I’ve been to Malaysia. I’ve spoken to Malays. That was fine. I’ve also tried to talk to them over the phone. That was not fine. There’s a surprisingly large difference between talking to someone face-to-face and over the telephone. Face-to-face, you have all sorts of other cues off which to work. I could also say the same thing about strong British accents, like Glaswegian, or strong French accents, like Quebecois.

My English stepfather (from Manchester) once told me he had trouble being understood in Quebec and in New Orleans.

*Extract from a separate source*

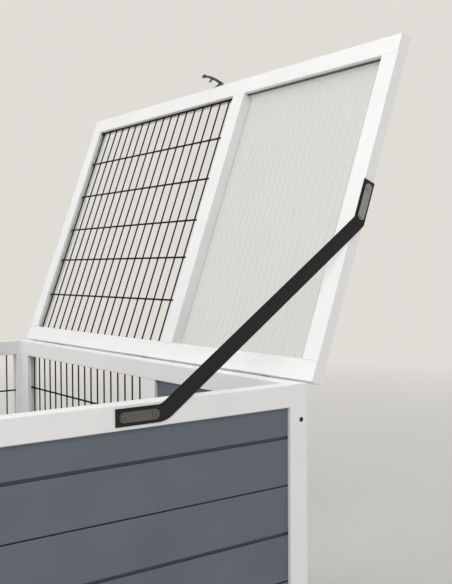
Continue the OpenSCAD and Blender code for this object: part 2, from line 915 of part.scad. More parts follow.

I had a hard time wrapping my head around Indian English by phone on one project. We ended up communicating by email. The project was not a complete success for many reasons, but unclear supplier documentation was one of them, and I have often wondered how much of that was dialect differences, and how much was the fact that they seemed to pad stuff out to make it impressive instead of making it lean and clear. (Spoons will know what I’m describing.)

mazinger_z, the Soo is not the only place in Canada with lots of call centres… IIRC, the first place call centres started to take off in was Moncton, New Brunswick, because the local phone company wanted to diversify and really pushed it.

I’ll ask my sister what the name of the call centre she works in is. When I went to visit her, we drove around town and she pointed the call centres out and said which ones were good to work for.

The company I work for just transferred our “Tier One” customer call center to Manila. This is where customers initially send their requests for any number of support issues. This move has resulted in a degradation of customer service, due to lack of training and language problems. The folks in the Phillipines work off of scripts, and don’t have any concept of what is really going on back here in the USA. It’s not really their fault–the beancounters just convinced the bigwigs that it saves enough $$$ to make it worthwhile.

I’m an American who grew up with Enid Blyton books, as well as English books about a magic jelly that you rubbed on a chair to give it wings.

Thanks all for the info on call center/centres.